**Do this**
Look through the material below. Copy each line that contains the string "scene".

**Information provided**
-- Start --
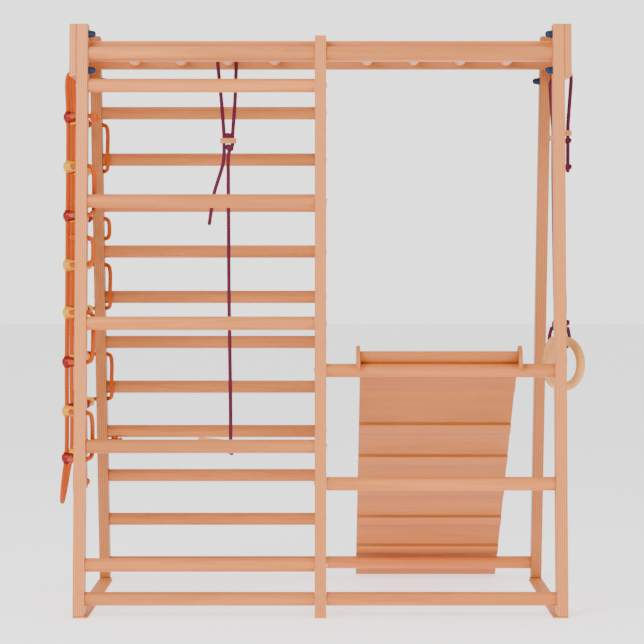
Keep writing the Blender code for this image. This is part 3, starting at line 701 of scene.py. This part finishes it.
-- End --
-- Start --
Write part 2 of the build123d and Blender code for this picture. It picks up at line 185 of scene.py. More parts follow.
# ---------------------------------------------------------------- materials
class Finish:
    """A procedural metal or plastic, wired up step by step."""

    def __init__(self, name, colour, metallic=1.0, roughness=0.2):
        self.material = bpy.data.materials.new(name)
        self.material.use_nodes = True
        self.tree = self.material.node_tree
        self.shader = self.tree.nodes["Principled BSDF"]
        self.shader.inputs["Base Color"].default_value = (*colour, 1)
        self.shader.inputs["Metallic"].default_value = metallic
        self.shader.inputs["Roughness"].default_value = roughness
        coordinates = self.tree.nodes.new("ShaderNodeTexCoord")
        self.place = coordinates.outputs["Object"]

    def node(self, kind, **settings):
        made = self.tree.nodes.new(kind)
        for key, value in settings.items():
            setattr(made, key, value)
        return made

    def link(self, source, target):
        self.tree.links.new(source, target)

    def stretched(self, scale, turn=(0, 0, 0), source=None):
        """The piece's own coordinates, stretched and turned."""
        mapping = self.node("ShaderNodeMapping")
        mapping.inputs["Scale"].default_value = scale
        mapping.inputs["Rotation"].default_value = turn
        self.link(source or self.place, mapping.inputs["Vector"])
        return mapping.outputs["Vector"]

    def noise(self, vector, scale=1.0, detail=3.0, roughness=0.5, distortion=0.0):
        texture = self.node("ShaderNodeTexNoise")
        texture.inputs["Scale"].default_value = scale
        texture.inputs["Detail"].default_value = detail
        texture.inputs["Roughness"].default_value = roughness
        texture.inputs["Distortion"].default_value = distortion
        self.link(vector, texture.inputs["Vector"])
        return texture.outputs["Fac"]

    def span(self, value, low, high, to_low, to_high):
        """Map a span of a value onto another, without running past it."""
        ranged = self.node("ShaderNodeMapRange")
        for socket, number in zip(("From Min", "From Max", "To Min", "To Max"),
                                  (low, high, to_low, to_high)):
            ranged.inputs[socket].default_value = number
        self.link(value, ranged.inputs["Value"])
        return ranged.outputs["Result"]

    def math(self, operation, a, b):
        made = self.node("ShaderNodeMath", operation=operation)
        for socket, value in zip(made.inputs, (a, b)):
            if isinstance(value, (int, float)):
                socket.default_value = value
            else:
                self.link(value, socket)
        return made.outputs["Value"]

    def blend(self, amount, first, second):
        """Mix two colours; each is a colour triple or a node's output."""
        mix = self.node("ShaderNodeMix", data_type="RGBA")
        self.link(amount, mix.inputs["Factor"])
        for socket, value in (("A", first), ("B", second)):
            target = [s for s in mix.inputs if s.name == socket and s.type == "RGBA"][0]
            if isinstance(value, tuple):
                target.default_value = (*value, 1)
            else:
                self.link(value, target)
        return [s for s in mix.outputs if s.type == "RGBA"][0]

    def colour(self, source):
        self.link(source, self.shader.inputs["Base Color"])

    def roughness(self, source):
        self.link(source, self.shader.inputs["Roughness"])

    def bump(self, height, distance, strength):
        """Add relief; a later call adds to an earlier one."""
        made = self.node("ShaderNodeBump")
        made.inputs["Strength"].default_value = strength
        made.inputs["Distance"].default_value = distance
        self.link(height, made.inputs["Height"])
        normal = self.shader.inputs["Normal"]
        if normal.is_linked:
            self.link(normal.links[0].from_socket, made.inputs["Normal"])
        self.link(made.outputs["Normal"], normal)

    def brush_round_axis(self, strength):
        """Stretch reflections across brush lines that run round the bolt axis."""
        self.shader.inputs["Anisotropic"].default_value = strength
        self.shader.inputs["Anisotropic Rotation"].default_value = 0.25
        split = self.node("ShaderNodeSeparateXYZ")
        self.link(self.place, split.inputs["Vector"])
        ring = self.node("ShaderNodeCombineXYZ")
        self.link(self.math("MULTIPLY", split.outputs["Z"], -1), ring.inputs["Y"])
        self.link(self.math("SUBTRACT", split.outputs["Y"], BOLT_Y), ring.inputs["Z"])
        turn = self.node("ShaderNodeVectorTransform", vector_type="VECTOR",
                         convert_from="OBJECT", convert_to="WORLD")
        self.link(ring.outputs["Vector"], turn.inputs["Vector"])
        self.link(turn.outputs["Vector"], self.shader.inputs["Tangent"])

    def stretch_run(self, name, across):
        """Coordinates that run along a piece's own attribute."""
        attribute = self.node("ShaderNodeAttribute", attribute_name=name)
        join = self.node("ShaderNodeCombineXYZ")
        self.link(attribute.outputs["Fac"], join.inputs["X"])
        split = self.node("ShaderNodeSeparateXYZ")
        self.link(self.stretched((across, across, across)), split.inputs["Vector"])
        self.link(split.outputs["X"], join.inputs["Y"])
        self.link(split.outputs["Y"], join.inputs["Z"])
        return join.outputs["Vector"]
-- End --
**Written response**
Keep writing the Blender code for this image. This is part 3, starting at line 701 of scene.py. This part finishes it.
Write part 2 of the build123d and Blender code for this picture. It picks up at line 185 of scene.py. More parts follow.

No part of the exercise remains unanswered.